Sadly, the designers and implementors that followed chose to prioritise short-term performance concerns over the long-term flexibility of IP. It became effectively impossible to insert new protocols between IP and TCP (in the sense of it having an IP protocol number != TCP).

It might still be possible to insert an identity layer. The lower 64 bits of the IPv6 address could be used for this. Unfortunately though:

a) There's no guarantee IPv6 will succeed

b) Even if it does, there are (as usual) short-sighted people out there pushing to abolish the split in IPv6 addresses between network and host ID portions ("Why should we limit the hierarchical network space to 64 bits? Why do we need 64 bits for a host?").

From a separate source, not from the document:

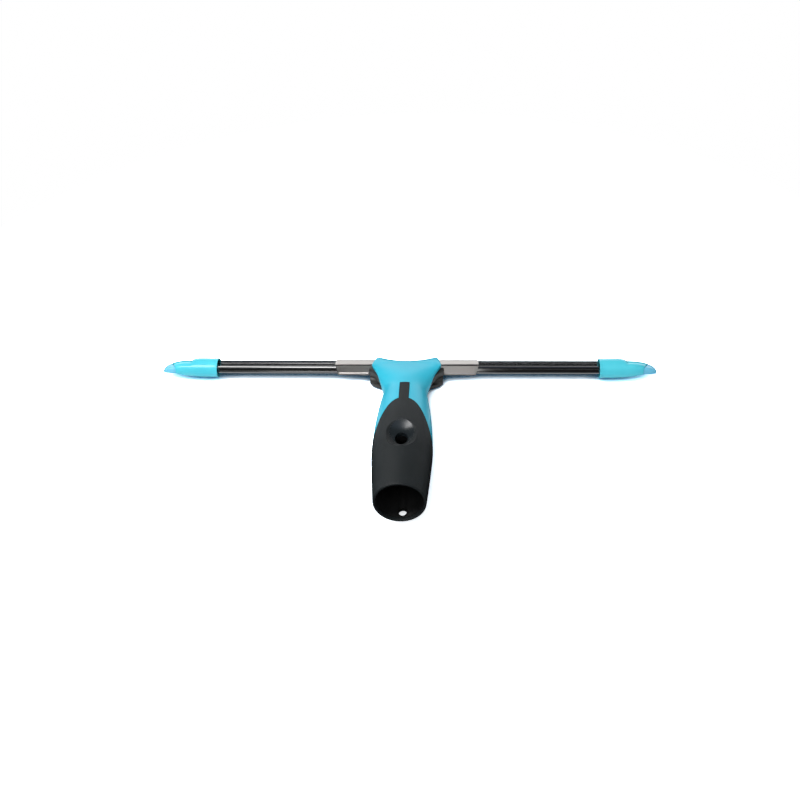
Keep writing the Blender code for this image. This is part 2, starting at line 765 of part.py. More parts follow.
def make_shell():
    shell = sheet("head_shell", shell_rows(), HANDLE_AXIS)
    wall = shell.modifiers.new("wall", "SOLIDIFY")
    wall.thickness = SHELL_THICKNESS
    wall.offset = -1.0
    cut(shell, shell_window())
    shade_round(shell)
    paint(shell, CYAN)


# Soft grip


def grip_inset(place):
    """Thickness of the grip's skin, thinner towards the mouth."""
    return smooth([(WAIST_PLACE, GRIP_THICKNESS), (HANDLE_LENGTH - 0.002, GRIP_MOUTH_THICKNESS)], place)


def handle_places(end):
    return [JAW_END + GAP] + spread(JAW_END + 0.0040, end, 20)


def socket_radius(place):
    share = (HANDLE_LENGTH - place) / SOCKET_DEPTH
    return between(SOCKET_MOUTH_RADIUS, SOCKET_FLOOR_RADIUS, share)


def socket_ring(place):
    radius = socket_radius(place)
    angles = spread(0.0, 2 * math.pi, ROUND_STEPS + 1)[:-1]
    return [(radius * math.sin(angle), -place, radius * math.cos(angle)) for angle in angles]


def make_grip():
    lip = HANDLE_LENGTH - GRIP_LIP
    outer = [section_ring(place) for place in handle_places(HANDLE_LENGTH - 0.0008)]
    outer.append(section_ring(HANDLE_LENGTH, 0.0005))
    inner = [section_ring(place, grip_inset(place)) for place in handle_places(lip)]
    bore = [socket_ring(lip), socket_ring(HANDLE_LENGTH)]
    grip = loft("soft_grip", outer + bore[::-1] + inner[::-1], HANDLE_AXIS, closed=True)
    cut(grip, grip_window())
    join(grip, recess_boss(0.0))
    cut(grip, recess_bowl(), lower_hole(LOWER_HOLE_WIDTH / 2))
    shade_round(grip)
    paint(grip, GREY_RUBBER)


def oval_ring(half_width, half_length, place, height):
    return [
        (half_width * math.sin(angle), -place - half_length * math.cos(angle), height)
        for angle in [2 * math.pi * i / 32 for i in range(32)]
    ]


def recess_boss(grow):
    """Thick part of the grip round the thumb recess, sunk into the core."""
    top = BELLY_WIDTH / 2
    half = RECESS_WIDTH / 2 + grow - RECESS_BOSS_EDGE
    length = RECESS_LENGTH / 2 + grow - RECESS_BOSS_EDGE
    rings = [
        oval_ring(half, length, RECESS_PLACE, top - RECESS_BOSS_DEPTH - grow),
        oval_ring(half, length, RECESS_PLACE, top - RECESS_BOSS_TOP + (top / 2 if grow else 0.0)),
    ]
    return loft("recess_boss", rings, HANDLE_AXIS, cutter=True)


def recess_bowl():
    """Conical thumb recess down to the oval lock hole, which lies nearer the mouth."""
    top = BELLY_WIDTH / 2
    hole = (LOCK_HOLE_WIDTH / 2, LOCK_HOLE_LENGTH / 2)
    hole_place = RECESS_PLACE + LOCK_HOLE_SHIFT
    share = 1 - RECESS_SIDE_DEPTH / RECESS_DEPTH
    side = RECESS_WIDTH / 2
    wide = hole[0] + (side - hole[0]) / share
    end = RECESS_LENGTH / 2
    place = between(hole_place, RECESS_PLACE, share) - RECESS_TILT
    rings = [
        oval_ring(*hole, hole_place, 0.0),
        oval_ring(*hole, hole_place, top - RECESS_DEPTH),
        oval_ring(side, between(hole[1], end, share), place, top - RECESS_SIDE_DEPTH),
        oval_ring(wide, end, RECESS_PLACE, top),
        oval_ring(wide, end + 0.0010, RECESS_PLACE, top + 0.0010),
    ]
    return loft("recess_bowl", rings, HANDLE_AXIS, cutter=True)


def lock_hole_tool():
    """Lock hole through the core, clear of the grip's own hole."""
    hole = (LOCK_HOLE_WIDTH / 2 + GAP, LOCK_HOLE_LENGTH / 2 + GAP)
    rings = [oval_ring(*hole, RECESS_PLACE + LOCK_HOLE_SHIFT, height) for height in (0.0, BELLY_WIDTH / 2)]
    return loft("lock_hole", rings, HANDLE_AXIS, cutter=True)


def lower_hole(half_width):
    """Oval hole through the underside, near the mouth."""
    half_length = half_width + (LOWER_HOLE_LENGTH - LOWER_HOLE_WIDTH) / 2
    place = HANDLE_LENGTH - LOWER_HOLE_FROM_MOUTH
    rings = []
    for height in (-MOUTH_WIDTH, -SOCKET_FLOOR_RADIUS / 2):
        ring = oval_ring(half_width, half_length, place, height)
        rings.append([(x + LOWER_HOLE_SIDE, y, z) for x, y, z in ring])
    return loft("lower_hole", rings, HANDLE_AXIS, cutter=True)


# Handle core


def make_core():
    places = handle_places(HANDLE_LENGTH - GRIP_LIP - GAP)
    rings = [section_ring(place, grip_inset(place) + GAP) for place in places]
    core = loft("handle_core", rings, HANDLE_AXIS)
    low = (-TENON_WIDTH / 2, -JAW_END - 0.004, TENON_BOTTOM)
    high = (TENON_WIDTH / 2, -TENON_START, TENON_TOP)
    join(core, block("tenon", low, high, HANDLE_AXIS, cutter=True))
    bore = [socket_ring(place) for place in (HANDLE_LENGTH - SOCKET_DEPTH, HANDLE_LENGTH + 0.004)]
    socket = loft("socket", bore, HANDLE_AXIS, cutter=True)
    cut(core, socket, recess_boss(GAP), lock_hole_tool(), lower_hole(LOWER_HOLE_WIDTH / 2))
    for side in (-1, 1):
        cut(core, screw_tool(side, SCREW_RADIUS + GAP, GAP))
    shade_round(core)
    paint(core, BLACK_PLASTIC)


# Jaw body


def jaw_outline():
    """Half of the jaw body seen from above, as half widths and places."""
    half = JAW_WIDTH / 2
    neck = NECK_WIDTH / 2 - GAP
    front = JAW_END * 0.12
    shares = ((0.0, 1.0), (0.16, 0.63), (0.43, 0.28), (0.65, 0.16), (1.0, 0.0))
    flare = [(between(front, JAW_END, along), between(neck, half, share)) for along, share in shares]
    points = [(half - JAW_CORNER, -JAW_REACH), (half, front)]
    points += [(smooth(flare, place), place) for place in spread(front, JAW_END, 13)[1:]]
    return points


def under_shell_tool():
    """Everything over the shell's inner face, with the gap to it, and over its rim outwards."""
    inset = UNDER_SHELL + GAP
    beyond = JAW_WIDTH
    rings = []
    for row in shell_rows(inset)[: 5 + 8]:
        left, right = row[0], row[-1]
        low = left.z - UNDER_RIM
        ring = [(-beyond, left.y, beyond), (-beyond, left.y, low)]
        ring += [(x, y, z - UNDER_RIM) for x, y, z in row]
        ring += [(beyond, right.y, low), (beyond, right.y, beyond)]
        rings.append(ring)
    return loft("under_shell", rings, HANDLE_AXIS, cutter=True)


def make_jaw():
    points = jaw_outline()
    outline = [(width, -place) for width, place in points]
    outline += [(-width, -place) for width, place in reversed(points)]
    jaw = prism("jaw_body", outline, JAW_HEIGHT / 2, HANDLE_AXIS, along="Z")
    jaw.location = (0.0, 0.0, JAW_UNDERSIDE + JAW_HEIGHT / 2)
    cut(jaw, under_shell_tool(), pin_tool(LEVER_BAR_RADIUS + GAP, JAW_WIDTH * 1.2, "bar_room"))
    keel = block(
        "keel",
        (-KEEL_WIDTH / 2, -JAW_END, KEEL_UNDERSIDE),
        (KEEL_WIDTH / 2, -KEEL_START, JAW_UNDERSIDE + 0.001),
        HANDLE_AXIS,
        cutter=True,
    )
    join(jaw, keel)
    for side in (-1, 1):
        join(jaw, lug_tool(side))
    web_front = -2 * GAP - STEEL_THICKNESS
    low = (-JAW_WIDTH, web_front, -JAW_WIDTH / 2)
    high = (JAW_WIDTH, JAW_WIDTH, JAW_WIDTH / 2)
    cut(jaw, block("web_plane", low, high, CHANNEL_AXIS, cutter=True))
    mortise = block(
        "mortise",
        (-TENON_WIDTH / 2 - GAP, -JAW_END - 0.001, TENON_BOTTOM - GAP),
        (TENON_WIDTH / 2 + GAP, -TENON_START + GAP, TENON_TOP + GAP),
        HANDLE_AXIS,
        cutter=True,
    )
    cut(jaw, mortise, pin_tool(PIN_RADIUS + GAP, PIN_LENGTH + 0.002))
    for side in (-1, 1):
        cut(jaw, rivet_tool(side, RIVET_RADIUS + GAP), screw_tool(side, SCREW_RADIUS + GAP, GAP))
        cut(jaw, screw_head_tool(side))
    paint(jaw, DARK_NYLON)


def lug_tool(side):
    """Ear that carries the lever's pin under the jaw."""
    root = JAW_UNDERSIDE + 0.0025
    outline = [(-PIN_PLACE - LUG_RADIUS, root), (-PIN_PLACE - LUG_RADIUS, PIN_HEIGHT)]
    for turn in spread(0.0, math.pi, 9)[1:-1]:
        outline.append((-PIN_PLACE - LUG_RADIUS * math.cos(turn), PIN_HEIGHT - LUG_RADIUS * math.sin(turn)))
    outline += [(-PIN_PLACE + LUG_RADIUS, PIN_HEIGHT), (-PIN_PLACE + LUG_RADIUS, root)]
    lug = prism("lug", outline, LUG_THICKNESS / 2, HANDLE_AXIS, cutter=True)
    lug.location = (side * LUG_PLACE, 0.0, 0.0)
    return lug


def pin_tool(radius, length, name="pin_hole"):
    centre = (0.0, -PIN_PLACE, PIN_HEIGHT)
    return cone(name, (radius, radius), length, centre, (0, QUARTER, 0), HANDLE_AXIS, True, 24)


# Clamp lever and its pin


def make_lever():
    """Bar and tail in one piece, with its origin on the pin's axis."""
    pivot = bpy.data.objects.new("lever_axis", None)
    pivot.parent = HANDLE_AXIS
    pivot.location = (0.0, -PIN_PLACE, PIN_HEIGHT)
    PARTS.objects.link(pivot)
    half = LEVER_WIDTH / 2
    lever = cone(
        "clamp_lever",
        (LEVER_BAR_RADIUS, LEVER_BAR_RADIUS),
        LEVER_WIDTH,
        (0, 0, 0),
        (0, QUARTER, 0),
        pivot,
        sides=32,
    )
    tail = LEVER_TAIL_WIDTH / 2
    end = LEVER_END - PIN_PLACE
    shares = ((0.0, 0.98), (0.15, 0.87), (0.30, 0.47), (0.56, 0.22), (1.0, 0.0))
    flare = [(end * along, between(tail, half, share)) for along, share in shares]
    points = [(smooth(flare, place), place) for place in spread(0.0, end - 0.0012, 14)]
    points += [(tail - 0.0012, end)]
    outline = [(width, -place) for width, place in points]
    outline += [(-width, -place) for width, place in reversed(points)]
    plate = prism("lever_plate", outline, LEVER_PLATE_THICKNESS / 2, pivot, along="Z", cutter=True)
    plate.location = (0.0, 0.0, -LEVER_BAR_RADIUS + LEVER_PLATE_THICKNESS / 2)
    join(lever, plate)
    for side in (-1, 1):
        near = side * LUG_PLACE - LUG_THICKNESS / 2 - GAP
        far = side * LUG_PLACE + LUG_THICKNESS / 2 + GAP
        notch = LUG_RADIUS + 2 * GAP
        cut(lever, block("lug_notch", (near, -notch, -0.007), (far, notch, 0.007), pivot, cutter=True))
    cut(lever, pin_tool(PIN_RADIUS + GAP, PIN_LENGTH + 2 * GAP))
    paint(lever, DARK_NYLON)


def make_pin():
    centre = (0.0, -PIN_PLACE, PIN_HEIGHT)
    radii = (PIN_RADIUS, PIN_RADIUS)
    pin = cone("lever_pin", radii, PIN_LENGTH, centre, (0, QUARTER, 0), HANDLE_AXIS, sides=24)
    shade_round(pin)
    paint(pin, STEEL)


# Screws in the keel


def screw_tool(side, radius, clearance):
    top = KEEL_UNDERSIDE + SCREW_LENGTH + clearance
    bottom = KEEL_UNDERSIDE - 0.001
    centre = (side * SCREW_SPACING / 2, -SCREW_PLACE, (top + bottom) / 2)
    return cone("screw_hole", (radius, radius), top - bottom, centre, (0, 0, 0), HANDLE_AXIS, True, 16)


def screw_head_tool(side):
    radius = SCREW_HEAD_RADIUS + GAP
    height = SCREW_HEAD_HEIGHT + GAP
    centre = (side * SCREW_SPACING / 2, -SCREW_PLACE, KEEL_UNDERSIDE + height - 0.002)
    return cone("screw_head_hole", (radius, radius), 0.004, centre, (0, 0, 0), HANDLE_AXIS, True, 16)


def make_screws():
    head = SCREW_HEAD_HEIGHT
    for word, side in SIDES:
        profile = [
            (0.0, SCREW_LENGTH),
            (SCREW_RADIUS * 0.6, SCREW_LENGTH),
            (SCREW_RADIUS, SCREW_LENGTH - 0.0008),
            (SCREW_RADIUS, head),
            (SCREW_HEAD_RADIUS, head),
            (SCREW_HEAD_RADIUS, 0.0002),
            (SCREW_HEAD_RADIUS - 0.0002, 0.0),
            (0.0, 0.0),
        ]
        centre = (side * SCREW_SPACING / 2, -SCREW_PLACE, KEEL_UNDERSIDE)
        screw = turned("head_screw_" + word, profile, HANDLE_AXIS, centre, (0, 0, 0))
        paint(screw, STEEL)


clear_scene()
PARTS = make_collection("window_squeegee")
CUTTERS = make_collection("cutters")
HANDLE_AXIS, CHANNEL_AXIS = make_axes()
make_rubber()
make_channel()
make_bracket()
make_rivets()
for word, direction in SIDES:
    make_tip(word + "_tip_sleeve", direction)
    make_nib(word + "_tip_nib", direction)
make_shell()
make_grip()
make_core()
make_jaw()
make_lever()
make_pin()
make_screws()
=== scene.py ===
"""Window squeegee lying on its blade and on the belly of its handle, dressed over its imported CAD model."""

import math

import bmesh
import bpy
from mathutils import Matrix, Vector


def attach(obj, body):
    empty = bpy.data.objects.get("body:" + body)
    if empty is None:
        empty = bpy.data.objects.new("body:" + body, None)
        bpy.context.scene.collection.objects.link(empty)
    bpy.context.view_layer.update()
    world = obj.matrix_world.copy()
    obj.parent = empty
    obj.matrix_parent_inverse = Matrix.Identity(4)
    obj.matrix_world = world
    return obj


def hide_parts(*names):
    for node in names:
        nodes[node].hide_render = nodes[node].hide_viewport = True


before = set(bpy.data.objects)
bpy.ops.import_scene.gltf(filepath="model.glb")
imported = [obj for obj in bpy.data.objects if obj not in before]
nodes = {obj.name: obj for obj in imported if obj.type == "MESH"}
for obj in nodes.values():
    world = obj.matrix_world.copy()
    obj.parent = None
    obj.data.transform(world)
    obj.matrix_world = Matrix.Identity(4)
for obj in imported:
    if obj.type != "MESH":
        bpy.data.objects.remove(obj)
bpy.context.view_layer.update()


# Rubber blade
# A strip of black natural rubber, moulded and cut to a square edge, with a bead in the channel's hollow.
# Its edge sees the light as a soft grey line, and the rest stays nearly black.

def linear(code):
    """Linear colour of an sRGB hex value."""
    parts = [int(code[i:i + 2], 16) / 255 for i in (1, 3, 5)]
    return tuple(c / 12.92 if c <= 0.04045 else ((c + 0.055) / 1.055) ** 2.4 for c in parts) + (1.0,)


def add(tree, kind, inputs=None, **settings):
    """Adds a node with its settings, and sets or links its inputs."""
    node = tree.nodes.new("ShaderNode" + kind)
    for name, value in settings.items():
        setattr(node, name, value)
    for name, value in (inputs or {}).items():
        if isinstance(value, bpy.types.NodeSocket):
            tree.links.new(value, node.inputs[name])
        else:
            node.inputs[name].default_value = value
    return node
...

So we shall see if this is possible. Otherwise, it has to be done in TCP.

Identity is a very complex issue. It can mean different things to different people/processes at different times. Think about the identity for an email address, or an SSL cert, or a web page - you can surely think of many different scenarios and distinct issues for each. At the network layer, it is very hard to come up with a universal meaning of identity other than "the location in the network". Identity is an issue that really can't be solved at the network layer, other than equating it with location. Even a shim protocol between TCP and IP can't really say more than "these 2 network locations appear to be controlled by the same entity, around this time".

Anyway... :)

Fundamentally modifications to TCP are necessary

Posted Apr 2, 2013 16:15 UTC (Tue) by giraffedata (guest, #1954) [Link]

An IP address conflates two things that should be separate: location (where) and identity (who). The latter should be in layer 4.

I'm with you on there being a need to separate location and identity, and to do it by layers, but it looks like all part of layer 3 (network layer) to me. One should be able to direct any IP packet to an identity, not just a TCP stream.

That's just speaking of ideals, of course. I'm not saying that's the direction we should be going now.

There is a layering issue between TCP and IP in that the TCP port address shouldn't be in the IP packet header. I wouldn't want to confuse that with this.